Scuola, genitori quasi sempre contro e non affianco

- di: Barbara Leone
 
“Mi hanno detto di piegarmi. Non lo accetto”. Si è giustificata così la studentessa di Latina che lunedì ha praticamente scatenato una rissa a scuola dopo essersi rifiutata di consegnare il suo cellulare al professore prima dell’inizio della lezione. Richiesta, quella del prof, che faceva seguito ad una circolare del preside emanata alla luce delle disposizioni ministeriali in tema di uso dei telefonini a scuola. In poche parole, per evitare casi di cyberbullismo il dirigente scolastico ha tagliato la testa al toro. Potendolo, peraltro, fare. Del resto negli ultimi tempi sono stati tanti e tali gli episodi di video sgradevoli (per usare un eufemismo) girati e diffusi in rete che non è poi così strano che la scuola decida di porvi rimedio nel più radicale dei modi: vietando i telefonini. Si può esser d’accordo o meno con provvedimento del genere. Ma non si può non esser d’accordo sul fatto che se una scuola fissa delle regole (quelle a cui l’alunna avrebbe dovuto con suo grande disgusto piegarsi) esse debbano essere seguite. E sì: senza fiatare. La fanciulla si è sentita talmente oppressa da una siffatta richiesta che alla fine, telefono in mano, ha chiamato il padre. Che s’è presentato pure col suo socio di lavoro. Qui le tesi sono discordanti.

La scuola oramai ha abdicato al suo ruolo in nome del politicamente corretto

Il preside asserisce d’esser stato aggredito, il padre della ragazza dice l’esatto contrario. Ma non è questo il punto. La cosa insopportabile è che la scuola ha perso completamente la sua autorità, scippatale in primis dai genitori stessi. Che per partito preso difendono questi ragazzi senza sentire ragioni. Qui si tratta di banale, banalissima buona educazione. Anzi, semplicemente di educazione. E’ lei la grande assente, perché questi genitori non sanno educare i loro figli. Stop. Non mi fate dire ai miei tempi, perché non sono trascorsi secoli da quando i miei genitori (e non solo i miei) se poco poco prendevi un 4 o, peggio, mancavi di rispetto ad un professore ti riportava a casa tirandoti per le orecchie. E a casa, ovviamente, ti dava il resto. Altro che nota! Non ai tempi delle guerre puniche, ma nei vicinissimi anni Ottanta/Novanta. E quasi tutti i genitori si comportavano così. I casi di bullismo si contavano sulla punta delle dita, a scuola si entrava con un buongiorno e un per favore. E ci si alzava pure quando arrivava il prof. Cui, manco a dirlo, si dava rigorosamente del lei. Oggi questi ragazzi danno tranquillamente del tu ai loro docenti, manco fossero amici di spritz. E la colpa non è loro. Manco per niente. Perché anche ai nostri giorni se uno vuole può educare un figlio con sano rigore.

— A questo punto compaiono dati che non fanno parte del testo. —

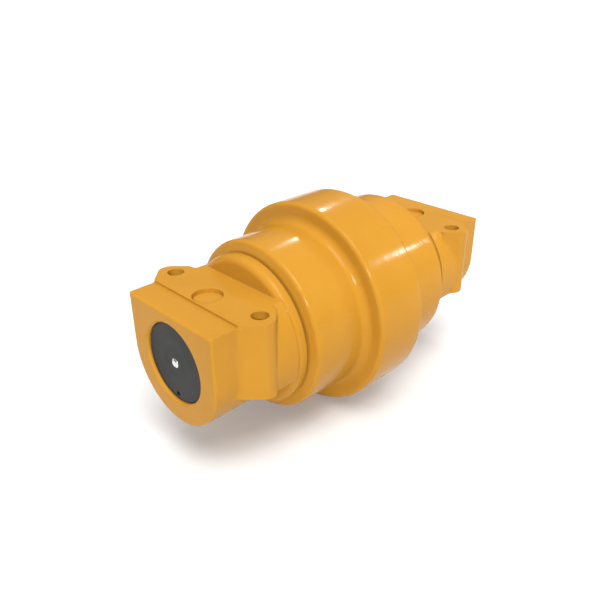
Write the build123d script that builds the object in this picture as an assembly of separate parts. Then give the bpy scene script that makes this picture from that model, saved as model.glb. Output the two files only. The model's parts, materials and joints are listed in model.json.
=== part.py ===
from build123d import *
from math import hypot
import os

# A track roller: a shell with one rim in the middle, turning on a fixed shaft between
# two end collars that bolt up against a track frame.
# Units are millimetres.  X is the roller's axis, +Z points up at the track frame, and
# the origin is on the axis, midway between the collars.  Each end's pieces are drawn
# for the right-hand end (+X) and mirrored for the left-hand one.

# ---- lengths along the axis, from the middle outwards ----
rim_width = 87.0
shell_length = 271.0
end_gap = 2.5
flange_thickness = 18.0
shoulder_length = 16.5
bolt_setback = 24.5
ear_flank_reach = 34.0
end_overhang = 39.0

# ---- radii and walls, from the axis outwards ----
shaft_radius = 55.0
bushing_wall = 9.95
washer_lip = 9.0
hub_wall = 10.0
hub_gap = 2.0
seal_neck_wall = 6.0
seal_flange_height = 7.0
toric_height = 11.0
flange_wall = 22.0
shell_step = 1.0
shell_end_drop = 14.0
rim_height = 29.0

# ---- shell ----
rim_edge_round = 6.0
rim_root_round = 12.0
shell_end_round = 6.0
shell_end_taper = 3.0
shell_face_round = 2.0
bushing_length = 78.0
bushing_groove_depth = 2.0
bushing_groove_width = 8.0
oil_pocket_depth = 5.0
washer_thickness = 6.0
washer_seat_depth = 10.0
dowel_radius = 2.5
dowel_length = 12.0
dowel_setback = 1.0

# ---- floating seals ----
seal_bore_depth = 18.0
seal_pocket_depth = 13.0
seal_ring_width = 13.0
seal_flange_thickness = 3.0
seal_bore_corner = 1.5
toric_start = 5.7
toric_width = 7.0
toric_round = 2.5

# ---- end collars ----
flange_edge_round = 10.0
flange_face_round = 2.5
block_wall = 30.0
block_roof = 15.5
block_end_round = 3.5
bore_chamfer = 2.5
pad_height = 3.5
bolt_hole_radius = 11.0
bolt_offset = 0.0
ear_tip_standout = 2.5
ear_tip_width = 14.0
ear_tip_round = 11.0
ear_inner_round = 14.0
ear_heel = 2.5
ear_overrun = 0.5
ear_depth = 104.0
ear_root_round = 6.0
ear_flank_round = 15.0
recess_radius = 20.0
recess_depth = 5.5
recess_inset = 22.0

# ---- shaft, pins and plugs ----
shaft_recess = 4.0
shaft_chamfer = 1.5
gallery_radius = 5.0
gallery_run_out = 10.0
cross_hole_radius = 4.0
puller_hole_radius = 3.25
puller_hole_depth = 18.0
puller_hole_edge = 9.0
plug_radius = 6.5
plug_length = 16.0
plug_dome = 1.5
plug_dome_radius = 3.9
plug_oring_section = 2.0
pin_radius = 10.0
pin_depth = 30.0
pin_chamfer = 1.0
cover_thickness = 4.0
cover_chamfer = 0.5
oring_groove_depth = 3.5
oring_groove_width = 5.5

# ---- clearances ----
running_fit = 0.05
slip_fit = 0.02
seal_face_gap = 0.02
end_float = 0.4

# ---- dependent radii ----
bearing_radius = shaft_radius + running_fit
bushing_outer_radius = bearing_radius + bushing_wall
oil_pocket_radius = bushing_outer_radius + oil_pocket_depth
washer_outer_radius = bushing_outer_radius + washer_lip
collar_bore_radius = shaft_radius + slip_fit
hub_radius = shaft_radius + hub_wall
seal_ring_inner_radius = hub_radius + hub_gap
seal_ring_neck_radius = seal_ring_inner_radius + seal_neck_wall
seal_ring_flange_radius = seal_ring_neck_radius + seal_flange_height
seal_bore_radius = seal_ring_neck_radius + toric_height
flange_radius = seal_bore_radius + flange_wall
shell_end_radius = flange_radius + shell_step
tread_radius = shell_end_radius + shell_end_drop
rim_radius = tread_radius + rim_height

# ---- dependent places, for the right-hand end ----
shell_end = shell_length / 2
seal_plane = shell_end + end_gap / 2
collar_start = shell_end + end_gap
flange_end = collar_start + flange_thickness
ear_start = flange_end + shoulder_length
bolt_x = ear_start + bolt_setback
pad_end = bolt_x + ear_flank_reach
collar_end = pad_end + end_overhang
shaft_end = collar_end - shaft_recess
recess_x = pad_end - recess_inset
seal_bore_floor = shell_end - seal_bore_depth
seal_pocket_floor = collar_start + seal_pocket_depth
block_start = (seal_pocket_floor + flange_end) / 2
washer_seat = seal_bore_floor - washer_seat_depth
washer_face = washer_seat + washer_thickness
hub_face = washer_face + end_float
bushing_start = washer_seat - bushing_length
bushing_middle = washer_seat - bushing_length / 2
oring_x = (flange_end + recess_x - recess_radius) / 2
plug_head_end = plug_length - shaft_end

# ---- dependent widths and heights of the collars ----
block_half_width = shaft_radius + block_wall
block_top = shaft_radius + block_roof
pad_top = block_top + pad_height
bolt_y = block_half_width + bolt_offset
ear_tip_y = flange_radius + ear_tip_standout
ear_reach = ear_tip_y - block_half_width
ear_bottom = pad_top - ear_depth
recess_floor = pad_top - recess_depth
cover_bottom = recess_floor - cover_thickness
pin_bottom = shaft_radius - pin_depth


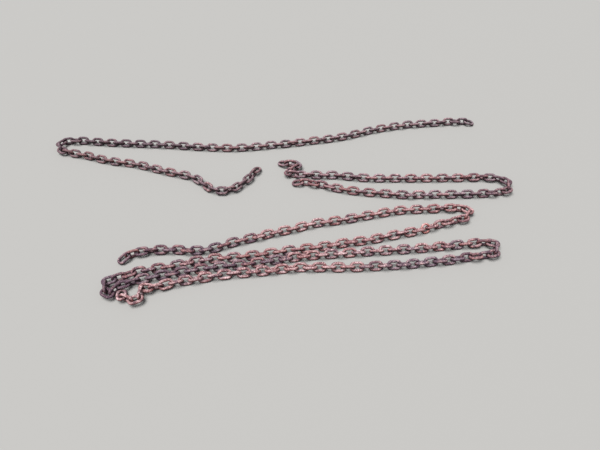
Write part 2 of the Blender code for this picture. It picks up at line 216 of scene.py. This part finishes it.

Che vuol dire che se il professore ti dice che devi consegnare il cellulare, guarda un po’, tu lo consegni. Fine della storia. Ma poi: che cavolo ci devono fare i ragazzi col telefono a scuola? Mica eravamo alieni noi, che se avevamo mal di pancia andavamo in segreteria e da lì facevamo chiamare la mamma? La triste e drammatica verità è che il lassismo della malapolitica, asservita a teorie neoliberiste imposte da terzi che non dovrebbero avere alcun titolo a metter becco nell’istruzione pubblica, ha trasformato la scuola in un’azienda dove il cliente ha sempre ragione. Genitori e studenti frequentano la scuola con arroganza e prepotenza, certi che in ogni caso la promozione sarà assicurata e il pezzo di carta arriverà dopo una chiacchierata neanche troppo approfondita. E quasi sempre in tutto questo docenti e dirigenti scolastici sono lasciati soli a combattere in prima linea con le armi spuntate delle note e delle sospensioni. Peraltro inutili ed assolutamente prive d’ogni effetto, perché il voto in condotta è da sempre un numeretto che nessuno va a vedere. E sicuramente nessuno lo tiene in considerazione. Anzi, molto spesso la nota e la sospensione indispettiscono alunni e genitori, facendoli quasi sentire in diritto di ribattere e mettere in discussione tutto. Sempre contro, e quasi mai affianco ad una scuola che oramai ha abdicato al suo ruolo in nome del politicamente corretto. Che non si sa bene dove inizia, e dove finisce.